The process is called reverse electrodialysis. In normal electrodialysis an electric current creates freshwater from saltwater by removing the dissolved charges. In reverse electrodialysis (RED) the mixing of two different solutions with different salinity produces a mild electric current. The larger the difference in salinity the greater the power that can be generated.

The key to RED is a special membrane that separates the freshwater from the saltwater and gathers the electric charge. One cell can harvest between 70 and 80 millivolts of electricity, not a significant amount. Line up one cell after another, however, and the electricity starts to add up.

A sea container 40 feet long, containing several thousand feet of membrane and expected to be installed in a Dutch estuary in 2012, should generate approximately 200 kilowatts of electricity.

Right now that electricity would be relatively expensive; the membrane that lifts electricity from separate streams of water is expensive.
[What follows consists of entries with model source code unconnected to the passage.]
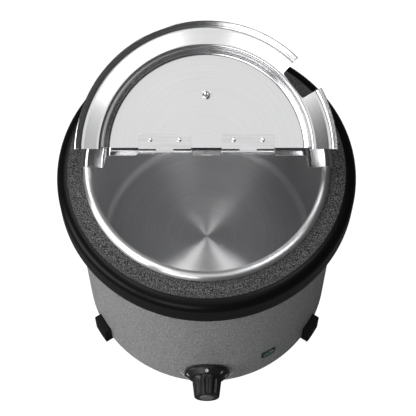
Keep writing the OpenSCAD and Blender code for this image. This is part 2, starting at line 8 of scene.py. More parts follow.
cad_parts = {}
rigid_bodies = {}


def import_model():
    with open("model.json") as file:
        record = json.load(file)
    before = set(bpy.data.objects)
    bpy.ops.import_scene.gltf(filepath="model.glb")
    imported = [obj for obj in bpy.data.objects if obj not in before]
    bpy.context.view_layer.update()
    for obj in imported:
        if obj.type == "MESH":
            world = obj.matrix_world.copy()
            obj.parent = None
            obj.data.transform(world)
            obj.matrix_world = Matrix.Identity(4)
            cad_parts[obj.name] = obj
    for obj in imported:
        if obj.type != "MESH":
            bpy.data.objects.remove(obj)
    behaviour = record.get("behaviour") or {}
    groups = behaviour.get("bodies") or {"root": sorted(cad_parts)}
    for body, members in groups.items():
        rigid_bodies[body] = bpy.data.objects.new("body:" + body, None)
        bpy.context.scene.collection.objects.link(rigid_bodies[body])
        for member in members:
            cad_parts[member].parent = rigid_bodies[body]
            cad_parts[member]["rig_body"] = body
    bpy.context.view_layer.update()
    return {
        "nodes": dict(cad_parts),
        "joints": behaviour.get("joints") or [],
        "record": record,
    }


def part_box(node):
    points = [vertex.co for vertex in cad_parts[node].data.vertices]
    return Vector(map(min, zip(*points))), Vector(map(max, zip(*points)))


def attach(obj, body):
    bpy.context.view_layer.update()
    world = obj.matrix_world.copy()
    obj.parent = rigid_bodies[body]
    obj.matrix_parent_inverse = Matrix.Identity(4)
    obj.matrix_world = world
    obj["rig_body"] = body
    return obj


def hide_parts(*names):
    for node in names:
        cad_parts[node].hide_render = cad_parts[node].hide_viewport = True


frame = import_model()

MM = 0.001
SEGMENTS = 256          # steps round a large turned piece

# ---- Sizes in millimetres, from the frame's boxes and the part's own sheet sizes ----


def box_mm(node):
    low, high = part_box(node)
    return low / MM, high / MM


COLLAR_LOW, COLLAR_HIGH = box_mm("collar")
COLLAR_R = COLLAR_HIGH.x
LAND_Z = COLLAR_HIGH.z
COLLAR_Z = COLLAR_LOW.z
COLLAR_DROP = 1.8
COLLAR_TOP = LAND_Z - COLLAR_DROP
COLLAR_BORE = 131.5
COLLAR_EDGE = 13.0
COLLAR_FOOT = 6.0
COLLAR_WALL = 3.0
COLLAR_EDGE_START = 83.6  # where the rounded edge leaves the sloping top
LAND_R = 141.0

CASING_LOW, CASING_HIGH = box_mm("outer_casing")
BODY_R = CASING_HIGH.x
BODY_Z = CASING_LOW.z
SHEET = 1.2

POT_LOW, POT_HIGH = box_mm("soup_pot")
POT_T = 0.8
BEAD_R = 4.9
BEAD_EDGE = 1.6
RIM_R = POT_HIGH.x - BEAD_R
RIM_Z = POT_HIGH.z - BEAD_R
POT_IN = RIM_R - BEAD_R
POT_FLOOR = POT_LOW.z + POT_T
POT_FILLET = 10.0

LID_T = 1.0
LID_TOP = box_mm("lid_rear")[1].z
SKIRT_R = 142.0
SKIRT_DROP = 1.17       # the skirt's edge lies this far below the middle of the pot's bead
LID_GAP = 0.3
WALL_LEAN = 9.0
FLANGE_RISE = 14.0
FLANGE_RUN = 14.0
SHOULDER_R = 6.0
VALLEY_R = 3.5
HINGE = next(j for j in frame["joints"] if j["name"] == "lid_hinge")
AXIS_Z = HINGE["pos_m"][2] / MM
OPEN_ANGLE = HINGE["range_deg"][1]
REAR_EDGE = -4.0
FRONT_EDGE = -4.6
HINGE_X = 46.0
LEAF_W = 58.0
LEAF_REACH = 20.0
LEAF_T = 1.0
PIN_R = 1.5
KNUCKLE_R = PIN_R + LEAF_T
LEAF_START = KNUCKLE_R + 0.8
KNUCKLE_W = LEAF_W / 3
RIVET_REACH = 13.2
RIVET_X = 16.0
NOTCH_ANGLE = 52.0
NOTCH_SPAN = 16.5
NOTCH_IN = 119.0
LID_KNOB_REACH = 62.4
LID_KNOB_H = 27.6

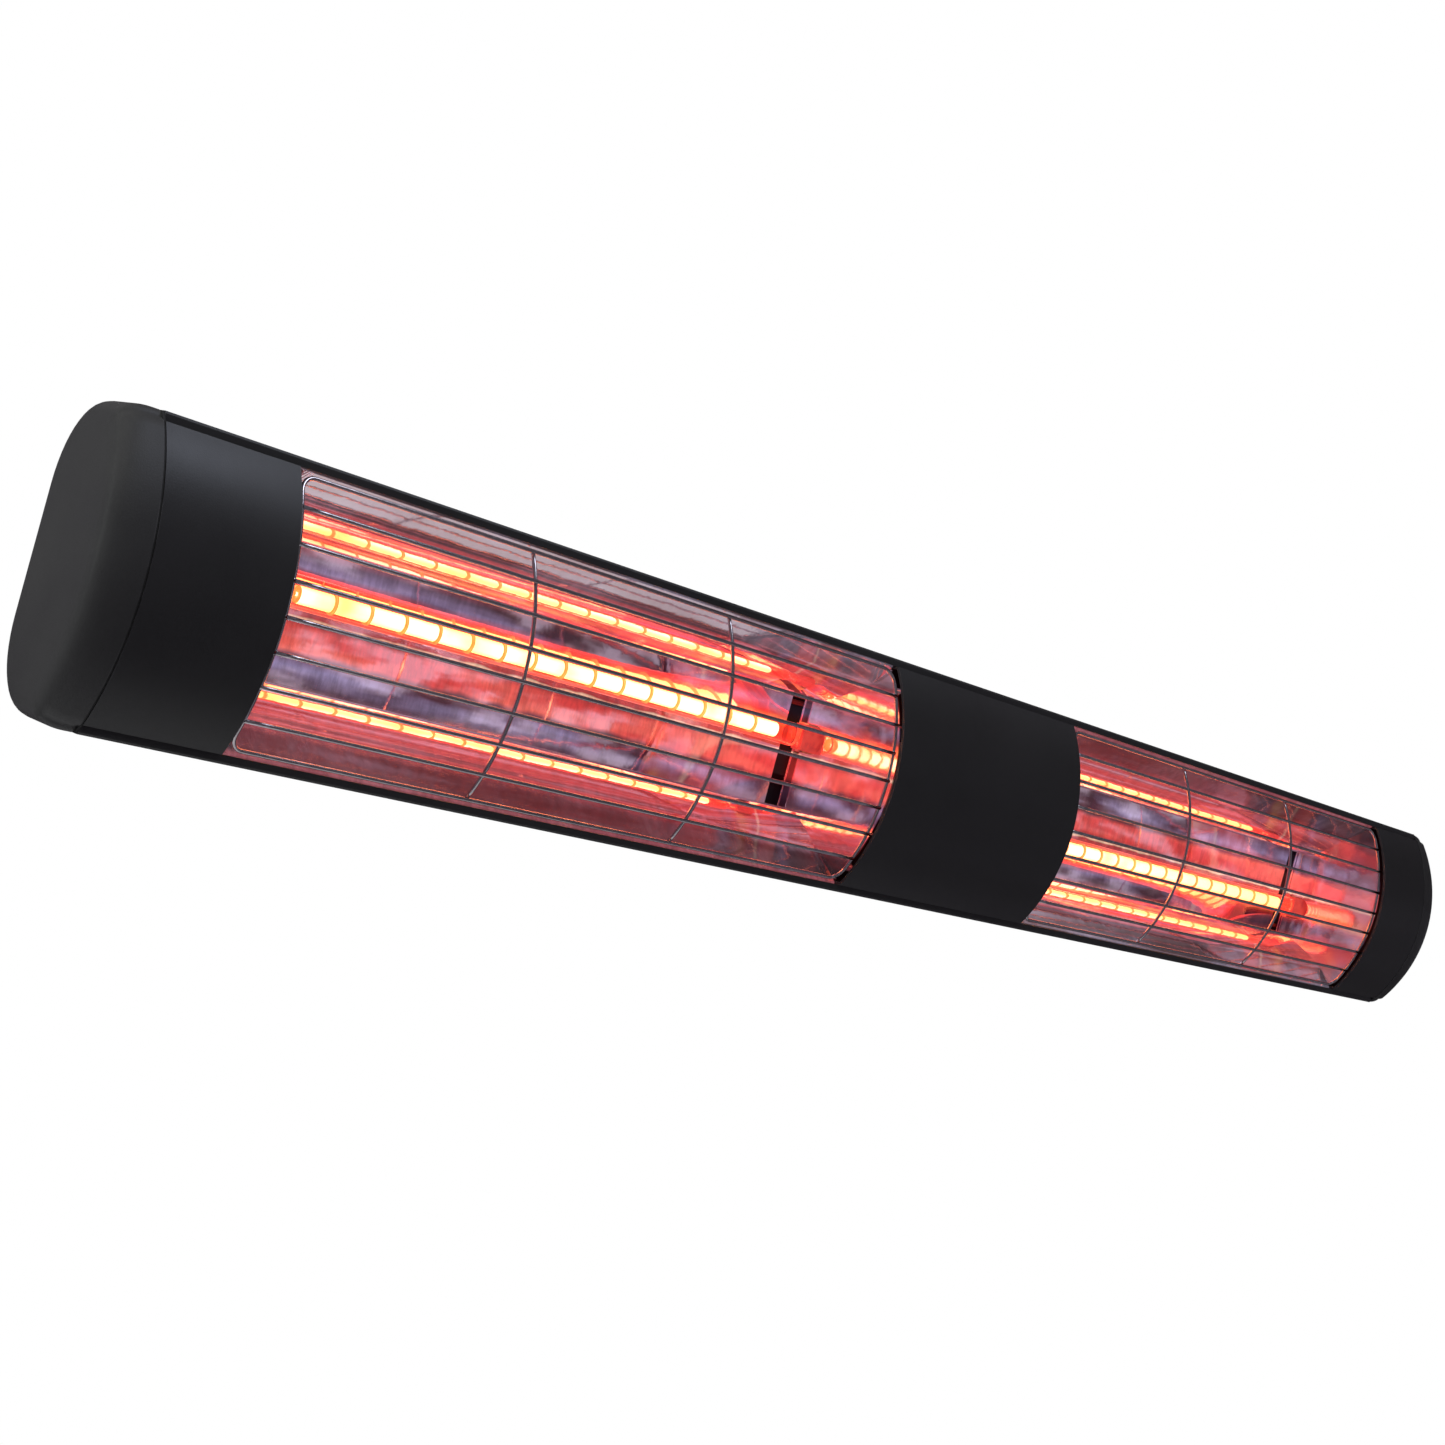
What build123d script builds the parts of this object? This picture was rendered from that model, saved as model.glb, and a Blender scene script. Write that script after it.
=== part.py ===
from build123d import *
import math
import os

# Twin-lamp infrared heater that hangs on a wall by two tilting brackets.
# Millimetres. +X runs along the heater, the glowing front faces -Y and +Z is up.
# The origin lies on the wall plane, in the middle of the four wall holes.
# A "depth" is a distance behind the front edge of the body's rails.

# ---- driving dimensions -------------------------------------------------------
HEATER_LENGTH = 1092.0        # over both end caps
BODY_HALF_HEIGHT = 65.0
BODY_DEPTH = 60.0             # rail front edge to flat back
BACK_RADIUS = 34.0            # rounded back corners of the body
SHELL_WALL = 2.0
FRONT_RADIUS = 105.6          # curved front of covers, guard and caps
FRONT_BULGE = 21.4            # how far that curve stands out ahead of the rails
CAP_LENGTH = 21.0
CAP_ROUNDING = 12.0
GASKET = 1.0
APERTURE_INNER = 81.5         # edge of the centre cover
APERTURE_OUTER = 462.5        # edge of the two outer covers
COVER_WALL = 1.6
SHEET = 0.8                   # polished reflector sheet

LAMP_DEPTH = 40.0
LAMP_RISE = 11.0              # lamps sit off the middle, up on the left, down on the right
TUBE_RADIUS = 6.5
HEATED_HALF = 153.0
FILAMENT_PITCH = 19.125

PIVOT_BEHIND_BODY = 20.0      # pivot axis behind the flat back
WALL_BEHIND_PIVOT = 40.0
BRACKET_SPACING = 600.0
WALL_HOLE_SPACING = 80.0
WALL_HOLE_RADIUS = 3.5
PIVOT_HOLE_RADIUS = 4.05
PIVOT_PIN_RADIUS = 4.0

FRONT_Y = -(BODY_DEPTH + PIVOT_BEHIND_BODY + WALL_BEHIND_PIVOT)
ARC_CENTRE = FRONT_RADIUS - FRONT_BULGE
MODULE_X = -(APERTURE_INNER + APERTURE_OUTER) / 2
APERTURE_HALF = (APERTURE_OUTER - APERTURE_INNER) / 2
SHELL_HALF = HEATER_LENGTH / 2 - CAP_LENGTH - GASKET

os.makedirs("parts", exist_ok=True)


def write(name, shape):
    export_step(shape, os.path.join("parts", name + ".step"))


# ---- shape helpers --------------------------------------------------------------
def spot(depth, height):
    return (FRONT_Y + depth, height)


def arc_depth(radius, height):
    return ARC_CENTRE - math.sqrt(radius ** 2 - height ** 2)


def prism(section, x0, x1):
    """Extrude a section drawn in depth and height from x0 to x1."""
    return extrude(Plane.YZ.offset(x0) * section, amount=x1 - x0)


def polygon(points):
    corners = [spot(*p) for p in points]
    return make_face(Polyline(*corners, close=True))


def block(x0, x1, depth0, depth1, z0, z1):
    centre = ((x0 + x1) / 2, FRONT_Y + (depth0 + depth1) / 2, (z0 + z1) / 2)
    return Pos(*centre) * Box(x1 - x0, depth1 - depth0, z1 - z0)


def rod_x(x0, x1, depth, height, radius):
    return Pos((x0 + x1) / 2, FRONT_Y + depth, height) * Rot(0, 90, 0) * Cylinder(radius, x1 - x0)


def rod_y(x, depth0, depth1, height, radius):
    middle = FRONT_Y + (depth0 + depth1) / 2
    return Pos(x, middle, height) * Rot(90, 0, 0) * Cylinder(radius, depth1 - depth0)


def hex_y(x, depth0, depth1, height, across_flats):
    face = RegularPolygon(across_flats / math.sqrt(3), 6)
    start = Plane(origin=(x, FRONT_Y + depth0, height), z_dir=(0, 1, 0))
    return extrude(start * face, amount=depth1 - depth0)


def hex_x(x0, x1, depth, height, across_flats):
    face = RegularPolygon(across_flats / math.sqrt(3), 6)
    start = Plane(origin=(x0, FRONT_Y + depth, height), z_dir=(1, 0, 0))
    return extrude(start * face, amount=x1 - x0)


def turned_over(shape):
    """The right module is the left one turned half a turn in the plane of the front."""
    return Rot(0, 180, 0) * shape


def outline(inset):
    """Full section of a heater end: curved front, flat top and bottom, rounded back."""
    half = BODY_HALF_HEIGHT - inset
    radius = FRONT_RADIUS - inset
    back = BODY_DEPTH - inset
    corner = BACK_RADIUS - inset
    corner_depth = BODY_DEPTH - BACK_RADIUS
    corner_height = BODY_HALF_HEIGHT - BACK_RADIUS
    lean = corner * math.sqrt(0.5)
    rim = arc_depth(radius, half)
    top = Line(spot(rim, half), spot(corner_depth, half))
    top_corner = ThreePointArc(spot(corner_depth, half),
                               spot(corner_depth + lean, corner_height + lean),
                               spot(back, corner_height))
    rear = Line(spot(back, corner_height), spot(back, -corner_height))
    low_corner = ThreePointArc(spot(back, -corner_height),
                               spot(corner_depth + lean, -corner_height - lean),
                               spot(corner_depth, -half))
    bottom = Line(spot(corner_depth, -half), spot(rim, -half))
    front = ThreePointArc(spot(rim, -half), spot(ARC_CENTRE - radius, 0), spot(rim, half))
    return make_face(Wire([top, top_corner, rear, low_corner, bottom, front]))


# ---- body shell: extruded channel with hooked rails and a rear T-slot --------------
RAIL_LIP = 4.0                # height of the lip that shows at the front
T_SLOT_HALF = 6.9
T_SLOT_MOUTH = 4.3
T_SLOT_FLOOR = 53.0


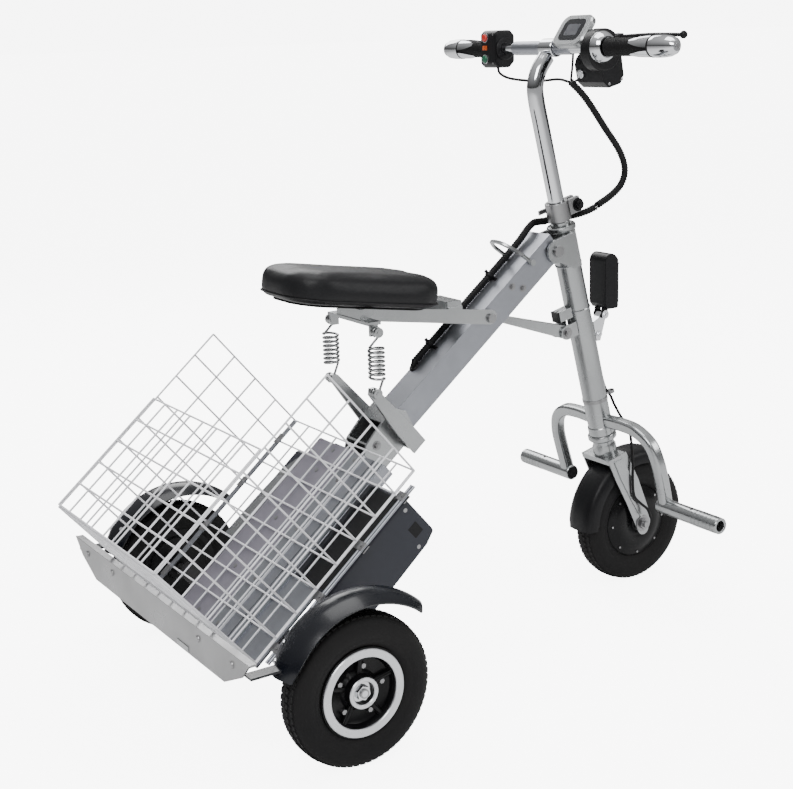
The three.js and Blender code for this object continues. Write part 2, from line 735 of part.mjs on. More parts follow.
// ---------------------------------------------------------------- switch box and its buttons
const switches = new THREE.Group();  // upright, centred on the handlebar
switches.position.set(barAt[0], 0, barAt[1]);
switches.rotation.y = radians(rake);
column.add(switches);
const boxY = [140, 190];
const boxFace = -23;                // the face towards the rider
const buttonsY = 173;
const buttonZ = { red: 21, orange: 2, green: -19 };
const pocket = 5;
function switchBox() {
  const body = sidePlate([
    [boxFace, -30], [boxFace, 30], [-16, 35], [16, 35], [24, 26], [24, -26], [14, -36], [-16, -36],
  ], ...boxY);
  return cut(
    body,
    rodY(barRadius + 0.6, boxY[0] - 5, boxY[1] + 5, 0, 0, 16),
    rodX(8, boxFace - 2, boxFace + pocket, buttonsY, buttonZ.red),
    rodX(8, boxFace - 2, boxFace + pocket, buttonsY, buttonZ.green),
    box(boxFace - 2, boxFace + pocket, buttonsY - 11, buttonsY + 11, buttonZ.orange - 5, buttonZ.orange + 5),
  );
}
add(switches, "switch_box", switchBox(), blackPlastic);
const buttonDeep = boxFace + pocket - 2.4;
const buttonOut = boxFace - 5;
add(switches, "red_button", rodX(7.4, buttonOut, buttonDeep, buttonsY, buttonZ.red), redPlastic);
add(switches, "green_button", rodX(7.4, buttonOut, buttonDeep, buttonsY, buttonZ.green), greenPlastic);
add(switches, "orange_switch", box(
  buttonOut, buttonDeep, buttonsY - 6, buttonsY + 6, buttonZ.orange - 4.4, buttonZ.orange + 4.4,
), orangePlastic);

// ---------------------------------------------------------------- display, brake housing and key
const display = new THREE.Group();
display.position.set(61, -69.5, 1009.8);
display.rotation.y = -radians(40);
column.add(display);
const podSize = [66, 84, 13];
add(display, "display_pod", cut(
  flatPlate(roundedOutline(podSize[0], podSize[1], 18), -podSize[2] / 2, podSize[2] / 2),
  flatPlate(roundedOutline(46, 58, 12), podSize[2] / 2 - 2, podSize[2]),
), chrome);
add(display, "display_window", flatPlate(roundedOutline(45.2, 57.2, 11.6), podSize[2] / 2 - 2 + gap, podSize[2] / 2),
  darkGlass);

const keyAt = [52, -84, 936];
function brakeHousing() {
  const drum = rodY(38, -142, -112, 66, 974, 20);
  const body = sidePlate([[56, 962], [50, 952], [50, 918], [60, 906], [88, 906], [100, 920], [104, 975], [90, 985]],
    -140, -66);
  const flare = turned([[barRadius + 0.6, -160], [20, -160], [28, -148], [28, -141], [barRadius + 0.6, -141],
    [barRadius + 0.6, -160]], barAt[0], 0, barAt[1], 16);
  const pivotBoss = box(84, 106, -150, -128, 980, 994);
  return cut(
    join(drum, body, flare, pivotBoss),
    rodY(barRadius + 0.6, -170, -60, ...barAt, 16),
    rodX(8.6, 40, keyAt[0] + 8, keyAt[1], keyAt[2], 16),
    box(94, 120, -170, -134, 982, 992.4),
  );
}
add(column, "brake_housing", brakeHousing(), blackPlastic);
add(column, "key_barrel", join(
  rodX(8, keyAt[0] - 8, keyAt[0] + 7, keyAt[1], keyAt[2], 16),
  box(keyAt[0] - 12, keyAt[0] - 6, keyAt[1] - 1.5, keyAt[1] + 1.5, keyAt[2] - 6, keyAt[2] + 6),
), chrome);

const leverPivot = [100, -140];
function brakeLever() {
  const blade = [
    [leverPivot[0] - 5, leverPivot[1] + 4], [leverPivot[0] + 5, leverPivot[1] + 4], [112, -165], [118, -220], [114, -292],
    [104, -292], [107, -220], [102, -170], [leverPivot[0] - 5, leverPivot[1] - 4],
  ];
  const ball = new THREE.SphereGeometry(7, 10, 8).translate(109, -296, 987.2);
  return join(flatPlate(blade, 982.8, 991.6), ball);
}
add(column, "brake_lever", brakeLever(), blackPlastic);

// ---------------------------------------------------------------- cables held by the scooter
// a cable through points of the ground frame, given in the frame of the group that holds it
function routed(group, points) {
  return points.map(([x, y, z]) => {
    const [along, depth] = inGroup(group, x, z);
    return [along, y, depth];
  });
}

const loomRadius = 7;
const switchCableRadius = 2.6;
const loomRoute = [
  [700, -28, 1026], [722, -28, 1008], [745, -28, 984], [782, -28, 938], [819, -28, 892], [833, -28, 856],
  [824, -28, 828], [800, -26, 808], [770, -22, 792],
];
const switchRoute = [
  [645, 128, 1062], [648, 126, 1046], [662, 108, 1034], [690, 62, 1028], [702, 14, 1031], [699, -16, 1028],
  [700, -24, 1027],
];
const collarRoute = [
  [766, -21, 788.7], [752, -10, 780], [738, 6, 773], [722, 24, 768], [708, 35, 765], [692, 39, 764],
];
const beamRoute = [
  [688, 39, 763], [674, 38, 763.5], [656, 32, 763.5], [636, 25, 755], [610, 22.5, 731.5], [575, 22.5, 702.5],
  [528, 22.5, 664.6], [433, 22.5, 588.8], [368, 22.5, 536.5],
];
add(column, "loom_stem", join(
  tube(routed(column, loomRoute), loomRadius, 8, 20),
  tube(routed(column, switchRoute), switchCableRadius, 6, 16),
), blackPlastic);
add(column, "loom_collar", tube(routed(column, collarRoute), loomRadius, 8, 10), blackPlastic);
add(beam, "loom_beam", tube(routed(beam, beamRoute), loomRadius, 8, 26), blackPlastic);
const cableRadius = 2.8;
add(column, "front_cable", tube([[33, 12, 405], [29, 6, 380], [28.5, 3, 340], [30, 0, 300], [36, -4, 280]],
  cableRadius, 6, 12), blackPlastic);
add(column, "motor_cable", tube([
  [36, -10, 264], [38.5, -20, 238], [37, -36, 221], [35, -45, 205], [32, -46.5, 175], [26, -46.5, 140],
  [17, -46.5, 106], [13, -46.5, 72], [24, -51, 50], [33, -58, 34], [35, -61, 14],
], cableRadius, 6, 24), blackPlastic);

// ---------------------------------------------------------------- origin at the middle of the footprint
scooter.updateMatrixWorld(true);
const bounds = new THREE.Box3().setFromObject(scooter, true);
const centre = bounds.getCenter(new THREE.Vector3());
scooter.position.set(-centre.x, -centre.y, -bounds.min.z);

export default scooter;
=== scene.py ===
import math

import bmesh
import bpy
from mathutils import Matrix, Vector


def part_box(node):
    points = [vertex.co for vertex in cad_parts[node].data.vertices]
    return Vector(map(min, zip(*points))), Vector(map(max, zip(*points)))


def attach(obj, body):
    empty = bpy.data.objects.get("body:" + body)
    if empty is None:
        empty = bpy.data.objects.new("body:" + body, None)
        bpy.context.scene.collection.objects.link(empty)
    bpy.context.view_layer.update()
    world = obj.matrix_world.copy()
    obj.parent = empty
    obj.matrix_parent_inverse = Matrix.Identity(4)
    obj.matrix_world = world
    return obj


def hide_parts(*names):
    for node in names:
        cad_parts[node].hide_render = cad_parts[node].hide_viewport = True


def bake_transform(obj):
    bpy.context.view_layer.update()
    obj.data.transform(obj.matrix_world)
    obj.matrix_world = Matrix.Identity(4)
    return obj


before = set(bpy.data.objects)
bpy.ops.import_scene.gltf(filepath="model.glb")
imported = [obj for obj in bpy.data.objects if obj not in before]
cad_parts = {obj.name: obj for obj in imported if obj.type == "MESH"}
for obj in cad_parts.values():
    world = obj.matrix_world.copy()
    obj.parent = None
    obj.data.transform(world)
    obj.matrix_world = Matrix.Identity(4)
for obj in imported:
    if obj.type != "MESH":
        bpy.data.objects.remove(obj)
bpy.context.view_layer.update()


# Local frames in millimetres, turned into metres in the scooter's own frame. The rear axle is above x = 0.
tyreLow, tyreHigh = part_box("rear_tyre_left")
axleX = (tyreLow.x + tyreHigh.x) / 2
millimetres = Matrix.Scale(0.001, 4)


def tilted(x, z, degrees):
    return Matrix.Translation((axleX + x / 1000, 0, z / 1000)) @ Matrix.Rotation(math.radians(degrees), 4,
            "Y") @ millimetres


def inside(parent, x, y, z, degrees=0):
    return parent @ Matrix.Translation((x, y, z)) @ Matrix.Rotation(math.radians(degrees), 4, "Y")


deckTilt, beamTilt, columnTilt = 39.8, 38.6, 13.51
deckFoot = 233
ground = tilted(0, 0, 0)
deck = tilted(0, deckFoot, -deckTilt)         # x up the deck, z square to it
beam = tilted(0, 233.3, -beamTilt)            # x up the main beam, z = 0 on its top face
column = tilted(849.58, 121.37, -columnTilt)  # z up the steering axis
wheelRadius = 127.5
rearTrack = 342.8
frontAxleX = 875.1
barAt = (56, 982)                        # the handlebar in the column's frame

# ---- materials


def link(tree, a, b):
    tree.links.new(a, b)


def shaderGroup(name, inputs, outputs):
    group = bpy.data.node_groups.new(name, "ShaderNodeTree")
    for label, value in inputs:
        socket = group.interface.new_socket(label, in_out="INPUT", socket_type="NodeSocketFloat")
        socket.default_value = value
    for label in outputs:
        group.interface.new_socket(label, in_out="OUTPUT", socket_type="NodeSocketFloat")
    return group, group.nodes.new("NodeGroupInput"), group.nodes.new("NodeGroupOutput")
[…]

As demand for the membrane eclipses the supply, however, the cost for RED electricity should drop to about the same price as wind power, said Metz.

"The process itself is fairly efficient at converting the energy potential that exists into electricity," said Glenn Lipscomb, a scientist at the University of Toledo familiar with the European work. RED power has great potential, provided the cost of the membrane comes down and that suitable sites can be found.

Like wind power, not just any estuary will do. A good site will have a large and steady supply of freshwater, minimally disturb the seabed, and not interfere with fish migrations, said Lipscomb.

Years of work remain before estuary-generated power becomes commercially viable, but there is a lot of available energy flowing into the ocean every day, ready to be harvested.